What is expected: Everything from the line with "for name, make" through the line with "GROOVE_BACK = PANEL_HIGH.y - PANEL_HIGH.x" should be repeated exactly, both of those lines included, and nothing else.

Data shown:
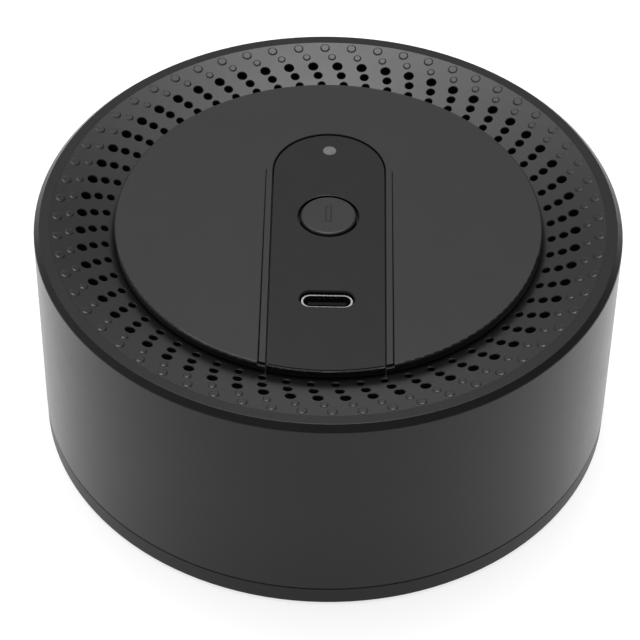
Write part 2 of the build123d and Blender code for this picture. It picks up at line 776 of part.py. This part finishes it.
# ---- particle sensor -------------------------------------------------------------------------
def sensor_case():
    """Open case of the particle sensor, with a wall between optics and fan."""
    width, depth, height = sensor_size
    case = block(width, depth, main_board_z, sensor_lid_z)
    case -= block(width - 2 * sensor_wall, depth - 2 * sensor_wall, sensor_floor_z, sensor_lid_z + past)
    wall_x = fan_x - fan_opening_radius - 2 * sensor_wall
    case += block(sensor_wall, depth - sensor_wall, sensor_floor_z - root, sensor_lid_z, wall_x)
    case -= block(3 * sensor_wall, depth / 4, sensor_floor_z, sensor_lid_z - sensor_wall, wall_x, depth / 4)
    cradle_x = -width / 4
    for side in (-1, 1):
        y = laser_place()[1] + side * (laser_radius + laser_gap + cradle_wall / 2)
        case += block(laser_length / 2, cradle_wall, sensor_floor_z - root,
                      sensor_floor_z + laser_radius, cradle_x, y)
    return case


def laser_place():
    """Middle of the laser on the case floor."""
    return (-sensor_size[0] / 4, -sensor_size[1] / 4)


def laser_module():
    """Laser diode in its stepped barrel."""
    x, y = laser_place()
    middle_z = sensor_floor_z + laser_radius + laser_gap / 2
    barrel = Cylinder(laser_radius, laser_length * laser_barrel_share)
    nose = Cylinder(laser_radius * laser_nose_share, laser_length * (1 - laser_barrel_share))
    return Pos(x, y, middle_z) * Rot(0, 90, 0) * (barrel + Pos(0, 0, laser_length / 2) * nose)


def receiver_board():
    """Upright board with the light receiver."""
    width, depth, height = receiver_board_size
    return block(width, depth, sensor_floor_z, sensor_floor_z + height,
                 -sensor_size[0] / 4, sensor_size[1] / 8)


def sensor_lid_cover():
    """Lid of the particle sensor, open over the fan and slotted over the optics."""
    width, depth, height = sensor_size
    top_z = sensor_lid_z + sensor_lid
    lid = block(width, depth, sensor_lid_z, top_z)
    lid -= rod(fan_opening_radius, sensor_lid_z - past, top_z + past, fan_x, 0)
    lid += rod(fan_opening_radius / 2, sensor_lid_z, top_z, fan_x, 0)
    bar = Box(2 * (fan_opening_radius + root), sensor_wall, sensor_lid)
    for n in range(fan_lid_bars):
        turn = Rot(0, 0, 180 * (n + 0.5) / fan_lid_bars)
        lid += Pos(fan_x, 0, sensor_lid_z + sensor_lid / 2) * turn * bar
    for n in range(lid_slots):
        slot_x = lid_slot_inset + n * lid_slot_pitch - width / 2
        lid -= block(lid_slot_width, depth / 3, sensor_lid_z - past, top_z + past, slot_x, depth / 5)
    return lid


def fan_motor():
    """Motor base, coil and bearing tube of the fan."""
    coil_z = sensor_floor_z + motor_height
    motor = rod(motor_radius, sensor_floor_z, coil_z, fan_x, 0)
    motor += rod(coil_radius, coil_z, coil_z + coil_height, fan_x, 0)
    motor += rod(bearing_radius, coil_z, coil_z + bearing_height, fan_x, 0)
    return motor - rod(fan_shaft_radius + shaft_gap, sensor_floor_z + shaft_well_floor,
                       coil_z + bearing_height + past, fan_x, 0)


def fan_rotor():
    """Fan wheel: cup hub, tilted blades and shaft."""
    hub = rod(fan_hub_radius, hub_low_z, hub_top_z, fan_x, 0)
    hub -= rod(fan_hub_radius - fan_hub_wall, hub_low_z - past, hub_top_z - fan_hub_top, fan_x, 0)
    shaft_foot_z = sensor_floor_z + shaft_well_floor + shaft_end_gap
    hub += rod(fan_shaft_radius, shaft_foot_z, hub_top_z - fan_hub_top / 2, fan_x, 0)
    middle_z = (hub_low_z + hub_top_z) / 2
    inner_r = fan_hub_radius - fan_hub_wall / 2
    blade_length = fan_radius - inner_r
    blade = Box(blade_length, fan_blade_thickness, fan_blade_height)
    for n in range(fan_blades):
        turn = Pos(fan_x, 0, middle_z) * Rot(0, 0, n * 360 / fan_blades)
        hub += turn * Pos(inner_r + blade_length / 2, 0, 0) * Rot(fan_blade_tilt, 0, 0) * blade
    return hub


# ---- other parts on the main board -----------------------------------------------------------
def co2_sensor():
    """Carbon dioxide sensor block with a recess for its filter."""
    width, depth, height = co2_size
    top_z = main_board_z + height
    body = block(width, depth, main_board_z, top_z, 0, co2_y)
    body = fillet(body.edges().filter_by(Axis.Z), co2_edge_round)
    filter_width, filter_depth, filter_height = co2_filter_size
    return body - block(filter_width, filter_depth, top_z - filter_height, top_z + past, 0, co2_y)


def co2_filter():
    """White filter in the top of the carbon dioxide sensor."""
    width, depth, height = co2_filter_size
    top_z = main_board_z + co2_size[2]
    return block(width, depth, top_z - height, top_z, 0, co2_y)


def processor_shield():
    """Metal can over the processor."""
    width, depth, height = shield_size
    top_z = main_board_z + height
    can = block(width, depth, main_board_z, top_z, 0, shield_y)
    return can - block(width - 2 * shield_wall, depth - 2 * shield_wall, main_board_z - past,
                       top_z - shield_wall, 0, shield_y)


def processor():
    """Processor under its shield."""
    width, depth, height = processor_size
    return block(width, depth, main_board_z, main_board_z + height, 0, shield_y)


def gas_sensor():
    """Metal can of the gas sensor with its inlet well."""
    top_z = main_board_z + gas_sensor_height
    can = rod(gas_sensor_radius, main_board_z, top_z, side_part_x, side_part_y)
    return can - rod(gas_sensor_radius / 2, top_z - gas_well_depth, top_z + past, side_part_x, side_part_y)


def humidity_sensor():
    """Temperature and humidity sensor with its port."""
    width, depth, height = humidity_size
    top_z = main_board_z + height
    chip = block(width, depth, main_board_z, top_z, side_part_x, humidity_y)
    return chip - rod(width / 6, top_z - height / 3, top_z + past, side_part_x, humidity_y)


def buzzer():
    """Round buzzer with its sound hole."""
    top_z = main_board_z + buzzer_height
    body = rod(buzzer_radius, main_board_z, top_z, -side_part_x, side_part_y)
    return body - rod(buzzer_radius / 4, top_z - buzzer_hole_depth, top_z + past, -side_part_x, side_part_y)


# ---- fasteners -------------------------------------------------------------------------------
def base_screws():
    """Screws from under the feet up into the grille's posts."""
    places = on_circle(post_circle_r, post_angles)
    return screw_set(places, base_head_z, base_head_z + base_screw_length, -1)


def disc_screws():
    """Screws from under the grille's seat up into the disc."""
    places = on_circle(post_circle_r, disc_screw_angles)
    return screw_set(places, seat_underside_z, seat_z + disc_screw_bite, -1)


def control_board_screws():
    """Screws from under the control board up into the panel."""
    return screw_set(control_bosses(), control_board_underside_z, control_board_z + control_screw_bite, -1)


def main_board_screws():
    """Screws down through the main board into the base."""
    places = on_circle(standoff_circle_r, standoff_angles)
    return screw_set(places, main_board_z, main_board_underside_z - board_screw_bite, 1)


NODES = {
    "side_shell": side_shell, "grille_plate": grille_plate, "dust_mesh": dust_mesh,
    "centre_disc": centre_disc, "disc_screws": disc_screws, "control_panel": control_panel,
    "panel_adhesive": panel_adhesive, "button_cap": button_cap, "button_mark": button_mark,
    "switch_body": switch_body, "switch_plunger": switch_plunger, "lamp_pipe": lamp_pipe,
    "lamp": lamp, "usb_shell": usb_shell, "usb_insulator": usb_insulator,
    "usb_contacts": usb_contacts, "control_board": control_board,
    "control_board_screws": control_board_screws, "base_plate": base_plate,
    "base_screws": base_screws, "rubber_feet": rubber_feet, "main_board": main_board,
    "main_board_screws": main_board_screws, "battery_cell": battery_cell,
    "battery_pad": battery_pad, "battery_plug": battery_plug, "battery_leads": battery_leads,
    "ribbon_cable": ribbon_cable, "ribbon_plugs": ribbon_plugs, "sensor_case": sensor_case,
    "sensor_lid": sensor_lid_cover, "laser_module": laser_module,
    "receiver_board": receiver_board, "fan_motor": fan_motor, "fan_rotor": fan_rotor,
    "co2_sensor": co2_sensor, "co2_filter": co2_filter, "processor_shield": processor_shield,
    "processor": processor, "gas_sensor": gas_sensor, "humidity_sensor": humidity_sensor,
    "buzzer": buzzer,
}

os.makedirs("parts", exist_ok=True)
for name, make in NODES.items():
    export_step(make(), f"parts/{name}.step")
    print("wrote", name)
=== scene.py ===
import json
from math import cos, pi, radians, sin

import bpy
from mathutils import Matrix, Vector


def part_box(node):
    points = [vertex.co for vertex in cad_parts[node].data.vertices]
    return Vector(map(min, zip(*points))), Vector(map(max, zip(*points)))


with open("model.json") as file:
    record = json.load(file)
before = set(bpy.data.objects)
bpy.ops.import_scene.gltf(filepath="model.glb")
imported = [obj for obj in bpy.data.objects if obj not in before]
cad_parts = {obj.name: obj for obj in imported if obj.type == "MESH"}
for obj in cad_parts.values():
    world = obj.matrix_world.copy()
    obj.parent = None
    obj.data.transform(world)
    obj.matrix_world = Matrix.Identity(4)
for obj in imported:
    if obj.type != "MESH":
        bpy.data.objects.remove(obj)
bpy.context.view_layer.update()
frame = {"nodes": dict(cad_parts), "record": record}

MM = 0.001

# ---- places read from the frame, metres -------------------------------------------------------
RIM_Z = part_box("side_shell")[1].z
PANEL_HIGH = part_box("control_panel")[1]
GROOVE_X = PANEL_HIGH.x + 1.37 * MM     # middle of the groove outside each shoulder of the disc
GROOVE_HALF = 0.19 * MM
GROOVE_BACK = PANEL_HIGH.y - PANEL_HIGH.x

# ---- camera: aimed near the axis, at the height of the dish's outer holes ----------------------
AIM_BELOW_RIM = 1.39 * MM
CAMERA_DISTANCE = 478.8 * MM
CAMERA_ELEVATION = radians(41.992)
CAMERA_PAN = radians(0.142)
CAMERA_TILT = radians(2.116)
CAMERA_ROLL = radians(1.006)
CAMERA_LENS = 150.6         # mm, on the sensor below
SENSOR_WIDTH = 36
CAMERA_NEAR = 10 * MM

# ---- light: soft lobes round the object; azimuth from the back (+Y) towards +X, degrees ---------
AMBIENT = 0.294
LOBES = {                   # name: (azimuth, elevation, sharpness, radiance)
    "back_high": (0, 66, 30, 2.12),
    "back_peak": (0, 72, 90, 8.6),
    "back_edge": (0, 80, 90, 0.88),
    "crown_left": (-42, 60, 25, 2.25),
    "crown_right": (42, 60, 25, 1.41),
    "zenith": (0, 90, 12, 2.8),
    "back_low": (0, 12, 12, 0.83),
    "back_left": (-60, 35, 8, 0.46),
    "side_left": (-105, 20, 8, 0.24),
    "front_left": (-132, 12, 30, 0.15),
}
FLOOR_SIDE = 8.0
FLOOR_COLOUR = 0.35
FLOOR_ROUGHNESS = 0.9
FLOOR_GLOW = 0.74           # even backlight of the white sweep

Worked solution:
for name, make in NODES.items():
    export_step(make(), f"parts/{name}.step")
    print("wrote", name)
=== scene.py ===
import json
from math import cos, pi, radians, sin

import bpy
from mathutils import Matrix, Vector


def part_box(node):
    points = [vertex.co for vertex in cad_parts[node].data.vertices]
    return Vector(map(min, zip(*points))), Vector(map(max, zip(*points)))


with open("model.json") as file:
    record = json.load(file)
before = set(bpy.data.objects)
bpy.ops.import_scene.gltf(filepath="model.glb")
imported = [obj for obj in bpy.data.objects if obj not in before]
cad_parts = {obj.name: obj for obj in imported if obj.type == "MESH"}
for obj in cad_parts.values():
    world = obj.matrix_world.copy()
    obj.parent = None
    obj.data.transform(world)
    obj.matrix_world = Matrix.Identity(4)
for obj in imported:
    if obj.type != "MESH":
        bpy.data.objects.remove(obj)
bpy.context.view_layer.update()
frame = {"nodes": dict(cad_parts), "record": record}

MM = 0.001

# ---- places read from the frame, metres -------------------------------------------------------
RIM_Z = part_box("side_shell")[1].z
PANEL_HIGH = part_box("control_panel")[1]
GROOVE_X = PANEL_HIGH.x + 1.37 * MM     # middle of the groove outside each shoulder of the disc
GROOVE_HALF = 0.19 * MM
GROOVE_BACK = PANEL_HIGH.y - PANEL_HIGH.x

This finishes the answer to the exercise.